The tax position for passing on a farm to the next generation is very benign, but often in a small farm there is not a sufficient return for the son or daughter to work with the farmer. So they will often go off and forge a career and when retirement time looms, they are often well ensconced in their chosen career and unwilling to step in to continue the family farm.
Wilken argues, however, that farming is, above all, a life choice for those who practice it. “This is why farmers go on long after the owner would have thrown in the towel in any other business,” he says.
It is very clear that with rising population levels, farmers everywhere are going to have to rise to the challenge of producing far more food. In fact, the target being set by the developed countries is to increase agricultural production by at least 100 per cent by 2050.
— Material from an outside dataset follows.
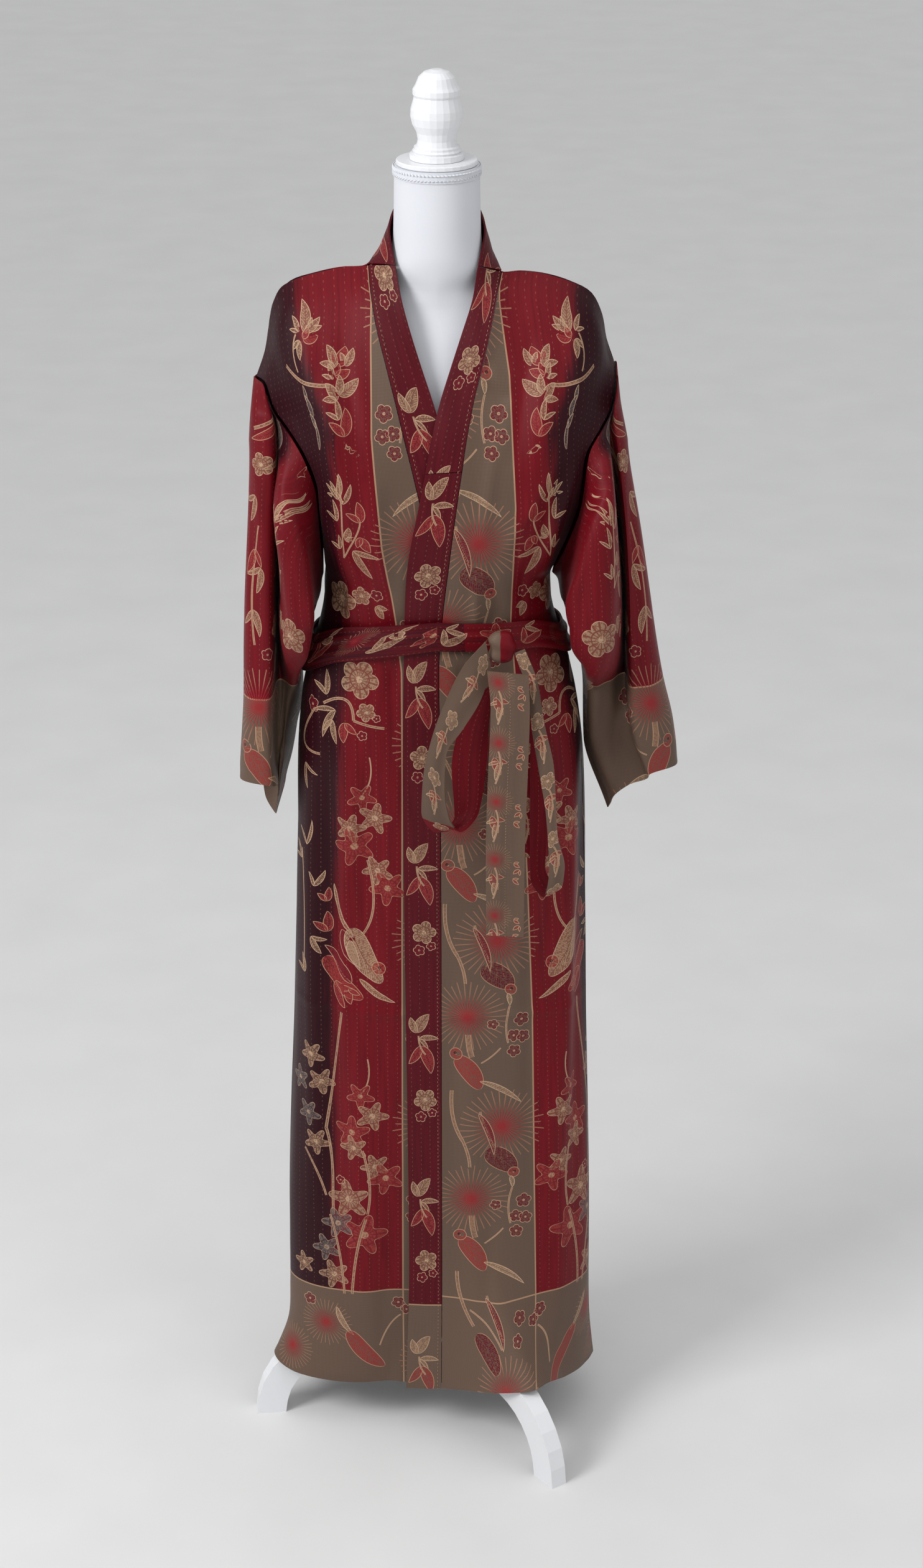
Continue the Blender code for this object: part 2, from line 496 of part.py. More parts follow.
def belt_rings(count=48, levels=3):
    """The belt's stretch round the waist, over the robe, as closed rings from its lower to its upper edge."""
    turn = np.linspace(0, 360, count, endpoint=False)
    rows = list(BELT) + [Belt(360, BELT[0].height, BELT[0].width)]
    middle, width = column(rows, "height", turn), column(rows, "width", turn)
    front = (turn <= 90) | (turn >= 270)
    half = np.radians(np.where(front, (turn + 90) % 360 - 90, 180 - turn))
    rings = []
    for level in np.linspace(-0.5, 0.5, levels):
        height = middle + level * width
        ahead = body_point(half, height, True)
        behind = body_point(half, height, False)
        ring = np.where(front[:, None], ahead, behind)
        around = np.roll(ring, -1, axis=0) - np.roll(ring, 1, axis=0)
        out = np.stack((around[:, 1], -around[:, 0]), 1) / np.linalg.norm(around[:, :2], axis=1)[:, None]
        ring[:, :2] += out * (BELT_CLEARANCE + FOLDED + 0.0012 * (1 - (2 * level)**2))
        rings.append(ring)
    return rings


# ---- meshes -----------------------------------------------------------------------------------------------------
def material(name, colour, roughness, metallic=0.0):
    made = bpy.data.materials.new(name)
    made.use_nodes = True
    shader = made.node_tree.nodes["Principled BSDF"]
    shader.inputs["Base Color"].default_value = (*colour, 1.0)
    shader.inputs["Roughness"].default_value = roughness
    shader.inputs["Metallic"].default_value = metallic
    return made


def add_mesh(name, points, faces, finish, sharp=math.radians(50)):
    mesh = bpy.data.meshes.new(name)
    mesh.from_pydata([tuple(map(float, p)) for p in points], [], faces)
    mesh.shade_smooth()
    mesh.set_sharp_from_angle(angle=sharp)
    mesh.materials.append(finish)
    made = bpy.data.objects.new(name, mesh)
    bpy.context.scene.collection.objects.link(made)
    made.parent = ROOT
    return made


def wall(made, thickness, outward=False):
    """Gives a sheet its thickness, inwards from its face unless outward."""
    solid = made.modifiers.new("wall", "SOLIDIFY")
    solid.thickness = thickness
    solid.offset = 1.0 if outward else -1.0
    solid.use_even_offset = False
    return made


def grid_sheet(name, grid, finish, thickness, flip=False, outward=False):
    """A cloth wall over a grid of points."""
    rows, cols = grid.shape[:2]
    faces = []
    for i in range(rows - 1):
        for j in range(cols - 1):
            quad = (i * cols + j, i * cols + j + 1, (i + 1) * cols + j + 1, (i + 1) * cols + j)
            faces.append(quad[::-1] if flip else quad)
    return wall(add_mesh(name, grid.reshape(-1, 3), faces, finish), thickness, outward)


def tube_sheet(name, rings, finish, thickness, flip=False):
    """A cloth wall over closed sections, open at both ends."""
    count = len(rings[0])
    faces = []
    for i in range(len(rings) - 1):
        for j in range(count):
            k = (j + 1) % count
            quad = (i * count + j, i * count + k, (i + 1) * count + k, (i + 1) * count + j)
            faces.append(quad[::-1] if flip else quad)
    return wall(add_mesh(name, np.concatenate(rings), faces, finish), thickness)


def loft(name, rings, finish):
    """A closed solid through rings of equal count, lowest first, each counter-clockwise from above."""
    count = len(rings[0])
    faces = [tuple(range(count))[::-1], tuple(range((len(rings) - 1) * count, len(rings) * count))]
    for i in range(len(rings) - 1):
        for j in range(count):
            k = (j + 1) % count
            faces.append((i * count + j, i * count + k, (i + 1) * count + k, (i + 1) * count + j))
    return add_mesh(name, np.concatenate(rings), faces, finish)


def circle(radius, height, count, centre_x=0.0):
    turn = np.linspace(0, 2 * math.pi, count, endpoint=False)
    return np.stack((centre_x + radius * np.cos(turn), radius * np.sin(turn), np.full(count, height)), 1)


def ribbon(name, rows, finish, count, flip=False):
    """A strip of belt between a left and a right edge."""
    left = smooth_run([(r.left_x, r.y, r.left_z) for r in rows], count)
    right = smooth_run([(r.right_x, r.y, r.right_z) for r in rows], count)
    return grid_sheet(name, band_grid(left, right, 3), finish, FOLDED, flip)


# ---- the object -------------------------------------------------------------------------------------------------
for old in list(bpy.data.objects):
    bpy.data.objects.remove(old, do_unlink=True)
ROOT = bpy.data.objects.new("robe_on_form", None)
bpy.context.scene.collection.objects.link(ROOT)

silk_red = material("silk_jacquard", (0.20, 0.018, 0.030), 0.48)
silk_band = material("silk_neckband", (0.13, 0.014, 0.028), 0.48)
silk_belt = material("silk_belt", (0.24, 0.10, 0.075), 0.50)
white_jersey = material("white_jersey", (0.78, 0.79, 0.82), 0.85)
white_paint = material("white_painted_wood", (0.83, 0.84, 0.86), 0.35)


def make_robe():
    grid_sheet("front_left", front_panel("right"), silk_red, SILK, flip=True)
    grid_sheet("front_right", front_panel("left"), silk_red, SILK)
    grid_sheet("back", back_panel(), silk_red, SILK, flip=True)
    tube_sheet("sleeve_left", sleeve("right"), silk_red, SILK)
    tube_sheet("sleeve_right", sleeve("left"), silk_red, SILK, flip=True)


def make_neckband():
    over = band("over_seam", "over_free", NECK_POINT["right"], FREE_TOP["right"])
    under = band("under_seam", "under_free", NECK_POINT["left"], FREE_TOP["left"])
    joint = len(LOWER) + 3
    lower, upper = over[:joint + 1].copy(), over[joint:].copy()
    upper[0, :, 2] += 2 * SEAM
    grid_sheet("neckband_left_lower", lower, silk_band, FOLDED)
    grid_sheet("neckband_left_upper", upper, silk_band, FOLDED)
    grid_sheet("neckband_right", under, silk_band, FOLDED)
    seam = np.concatenate((back_neck("left", 11), back_neck("right", 11)[-2::-1]))
    free = smooth_run((FREE_TOP["left"],) + NECK_TOP + (FREE_TOP["right"],), 21)
    seam[:, 2] += 5 * SEAM
    neck = band_grid(seam, free)
    for end, step in ((0, 1), (-1, -1)):
        neck[end] += 2 * SEAM * (neck[end + step] - neck[end]) / np.linalg.norm(neck[end + step] - neck[end], axis=1)[:, None]
    grid_sheet("neckband_neck", neck, silk_band, FOLDED)


def make_belt():
    tube_sheet("belt_round", belt_rings(), silk_belt, FOLDED)
    ribbon("belt_loop_left", LOOP_LEFT, silk_belt, 25)
    ribbon("belt_loop_right", LOOP_RIGHT, silk_belt, 25)
    ribbon("belt_tail_wide", TAIL_WIDE, silk_belt, 9)
    ribbon("belt_tail_narrow", TAIL_NARROW, silk_belt, 7)


def make_knot():
    """The wrapped knot: a rounded block where the loops and tails leave the belt."""
    rings = []
    for rise, swell in ((-1.0, 0.55), (-0.8, 0.85), (0.0, 1.0), (0.8, 0.85), (1.0, 0.55)):
        ring = circle(1.0, 0.0, 16)
        ring *= (KNOT.half_width * swell, KNOT.half_depth * swell, 0.0)
        rings.append(ring + (KNOT.x, KNOT.y, KNOT.z + rise * KNOT.half_height))
    loft("belt_knot", rings, silk_belt)


def make_form():
    rings = []
    turn = np.linspace(0, 2 * math.pi, 24, endpoint=False)
    for height in np.concatenate((np.linspace(0.806, 1.38, 10), np.linspace(1.38, DISC_TOP - DISC_THICKNESS - SEAM, 15)[1:])):
        half, ahead, behind, power = (float(column(TORSO, k, [height])[0]) for k in Torso._fields[1:])
        across, deep = np.abs(np.cos(turn))**(2 / power), np.abs(np.sin(turn))**(2 / power)
        x = TORSO_X + half * np.sign(np.cos(turn)) * across
        y = np.where(np.sin(turn) < 0, -ahead, behind) * deep
        rings.append(np.stack((x, y, np.full(24, height)), 1))
    loft("form_torso", rings, white_jersey)


def ring_wall(name, inner, outer, bottom, top, finish, count=32):
    """A flat band round the neck."""
    loops = [circle(r, z, count, TORSO_X) for r, z in ((outer, bottom), (outer, top), (inner, top), (inner, bottom))]
    faces = []
    for i in range(4):
        for j in range(count):
            k = (j + 1) % count
            n = (i + 1) % 4
            faces.append((i * count + j, i * count + k, n * count + k, n * count + j))
    return add_mesh(name, np.concatenate(loops), faces, finish)


def make_stand():
    top = DISC_TOP - DISC_THICKNESS
    ring_wall("neck_trim", 0.0470 + 2 * SEAM, TRIM_RADIUS, top - TRIM_HEIGHT, top - SEAM, white_jersey)
    disc = [circle(r, top + z, 32, TORSO_X) for r, z in
            ((DISC_RADIUS - 0.001, 0.0), (DISC_RADIUS, 0.001), (DISC_RADIUS, DISC_THICKNESS - 0.001),
             (DISC_RADIUS - 0.001, DISC_THICKNESS))]
    loft("neck_disc", disc, white_paint)
    loft("finial", [circle(r, DISC_TOP + SEAM + z, 24, TORSO_X) for r, z in FINIAL], white_paint)
    loft("pole", [circle(POLE_RADIUS, z, 16) for z in (HUB_TOP + SEAM, TORSO[0].height - SEAM)], white_paint)
    hub = ((0.024, HUB_BOTTOM), (HUB_RADIUS, HUB_BOTTOM + 0.008), (HUB_RADIUS, HUB_TOP - 0.016), (0.024, HUB_TOP - 0.006),
           (0.018, HUB_TOP))
    loft("stand_hub", [circle(r, z, 32) for r, z in hub], white_paint)
    middle = smooth_run([(row.reach, row.height, row.half_depth) for row in LEG], 13)
    outline = []
    for side in (1, -1):
        ahead = np.gradient(middle[:, :2], axis=0)
        normal = np.stack((-ahead[:, 1], ahead[:, 0]), 1) / np.linalg.norm(ahead, axis=1)[:, None]
        edge = middle[:, :2] + side * normal * middle[:, 2:]
        outline += list(edge if side > 0 else edge[::-1])
    outline = level_ends(np.array(outline), len(middle))
    for number, turn in enumerate(LEG_TURNS, start=1):
        make_leg(f"stand_leg_{number}", outline, math.radians(turn))


def level_ends(outline, count):
    """The foot is cut level at the floor, and the other end upright against the hub."""
    outline = outline.copy()
    outline[[count - 1, count], 1] = 0.0
    outline[[0, -1], 0] = HUB_RADIUS + 2 * SEAM
    return outline


def make_leg(name, outline, turn):
    """One curved plank, its outline swept across its thickness."""
    out = np.array((math.cos(turn), math.sin(turn), 0.0))
    across = np.array((-math.sin(turn), math.cos(turn), 0.0))
    count = len(outline)
    sides = [outline[:, :1] * out + s * across * LEG_THICKNESS / 2 + outline[:, 1:] * (0.0, 0.0, 1.0) for s in (-1, 1)]
    faces = [tuple(range(count))[::-1], tuple(range(count, 2 * count))]
    faces += [(j, (j + 1) % count, count + (j + 1) % count, count + j) for j in range(count)]
    add_mesh(name, np.concatenate(sides), faces, white_paint)


def centre():
    """Puts the origin on the floor under the centre of the whole object's box."""
    graph = bpy.context.evaluated_depsgraph_get()
    corners = []
    for made in ROOT.children:
        mesh = made.evaluated_get(graph).to_mesh()
        corners += [tuple(v.co) for v in mesh.vertices]
    corners = np.array(corners)
    low, high = corners.min(axis=0), corners.max(axis=0)
    ROOT.location = Vector((-(low[0] + high[0]) / 2, -(low[1] + high[1]) / 2, -low[2]))
    bpy.context.view_layer.update()


make_robe()
make_neckband()
make_belt()
make_knot()
make_form()
make_stand()
centre()
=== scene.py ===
"""Looks of a silk kimono robe with its tie belt, worn on a white limbless dress form, laid out as an add-on.

Each operator makes one piece or a group of like pieces over the packed frame, and the panel lists them in order.
Metres, +Z up, the wearer's front faces -Y.
"""
import math
from collections import namedtuple

import bpy
import numpy as np
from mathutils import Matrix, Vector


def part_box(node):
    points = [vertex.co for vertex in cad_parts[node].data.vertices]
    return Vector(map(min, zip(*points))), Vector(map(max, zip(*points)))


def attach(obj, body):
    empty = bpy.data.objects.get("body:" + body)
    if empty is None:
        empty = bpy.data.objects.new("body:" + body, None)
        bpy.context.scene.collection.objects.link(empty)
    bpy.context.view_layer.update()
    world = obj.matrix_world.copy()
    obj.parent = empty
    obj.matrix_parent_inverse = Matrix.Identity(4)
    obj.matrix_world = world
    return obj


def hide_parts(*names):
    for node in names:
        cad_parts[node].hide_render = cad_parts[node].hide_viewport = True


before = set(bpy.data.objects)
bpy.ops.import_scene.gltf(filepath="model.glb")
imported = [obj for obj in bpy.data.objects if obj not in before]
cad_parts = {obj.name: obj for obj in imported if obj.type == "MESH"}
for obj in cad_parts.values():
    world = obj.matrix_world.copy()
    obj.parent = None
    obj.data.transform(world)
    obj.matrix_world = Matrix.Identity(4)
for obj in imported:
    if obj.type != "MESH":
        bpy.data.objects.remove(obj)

bl_info = {
    "name": "Silk robe on a dress form",
    "version": (1, 0, 0),
    "blender": (4, 5, 0),
    "location": "View3D > Sidebar > Robe",
    "description": "Builds the cloth, dress form, stand and studio over the packed frame",
    "category": "Object",
}

# ---- driving sizes shared with the part --------------------------------------------------------------------------
SILK = 0.0015            # one layer of cloth
FOLDED = 0.0022          # the folded neckband and belt
SEAM = 0.0004            # room left between two pieces at a seam
HEM_HEIGHT = 0.067
UNDERARM_HEIGHT = 1.133
RIDGE = 0.0020           # how far each panel's shoulder edge stays off the ridge
SIDE_ROUNDNESS = 2.4     # exponent of the body's oval section
LAP = 0.0048             # how far the under front lies behind the over front
LAP_AT_HEM = 0.0130
BELT_CLEARANCE = 0.0034  # from the robe's face to the belt's back
TORSO_X = -0.0035        # the form stands a little off its pole
DISC_TOP = 1.609

# ---- the robe's body: half of its outline on each side, and its depth, at each height ----------------------------
Body = namedtuple("Body", "height left right front back")
BODY = (
    Body(0.067, -0.218, 0.194, 0.081, 0.088),
    Body(0.100, -0.203, 0.190, 0.080, 0.086),
    Body(0.155, -0.195, 0.186, 0.079, 0.085),
    Body(0.330, -0.192, 0.183, 0.078, 0.084),
    Body(0.550, -0.182, 0.176, 0.080, 0.088),
    Body(0.760, -0.173, 0.171, 0.086, 0.098),
    Body(0.900, -0.167, 0.164, 0.093, 0.107),
    Body(0.965, -0.164, 0.160, 0.095, 0.106),
    Body(1.015, -0.157, 0.151, 0.093, 0.097),
    Body(1.055, -0.146, 0.140, 0.092, 0.086),
    Body(1.090, -0.137, 0.129, 0.095, 0.084),
    Body(1.133, -0.132, 0.124, 0.104, 0.087),
)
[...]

“If this is to happen, we need much greater emphasis on investment in research and development, trade and competitiveness,” NFU president Peter Kendall warned at a recent conference.
His call was backed up in mid-October by one from the NFU in England and Wales for the Government to reverse the current trend in under-spending on R&D in agricultural science. This is a call that will resound well in the ears of Scottish farmers.
The NFU has managed to drum up considerable support for its bid to prompt some Government action. About 70 MPs, industry stakeholders and opinion formers attended the launch of its campaign in the House of Commons. Kendall wants the Government to shift priorities to recognise the need to make productive and efficient agriculture a key goal of R&D spend, instead of channelling science funding solely towards mitigating the environmental effects of farming.
“From the mechanisation of farming more than 150 years ago, farming today remains a high-tech industry and there are a wide range of technologies in daily use to reduce inputs, improve efficiency and increase productivity,” he reminded government. An effective, well funded science programme can make a real difference to the UK’s farmers, he argued.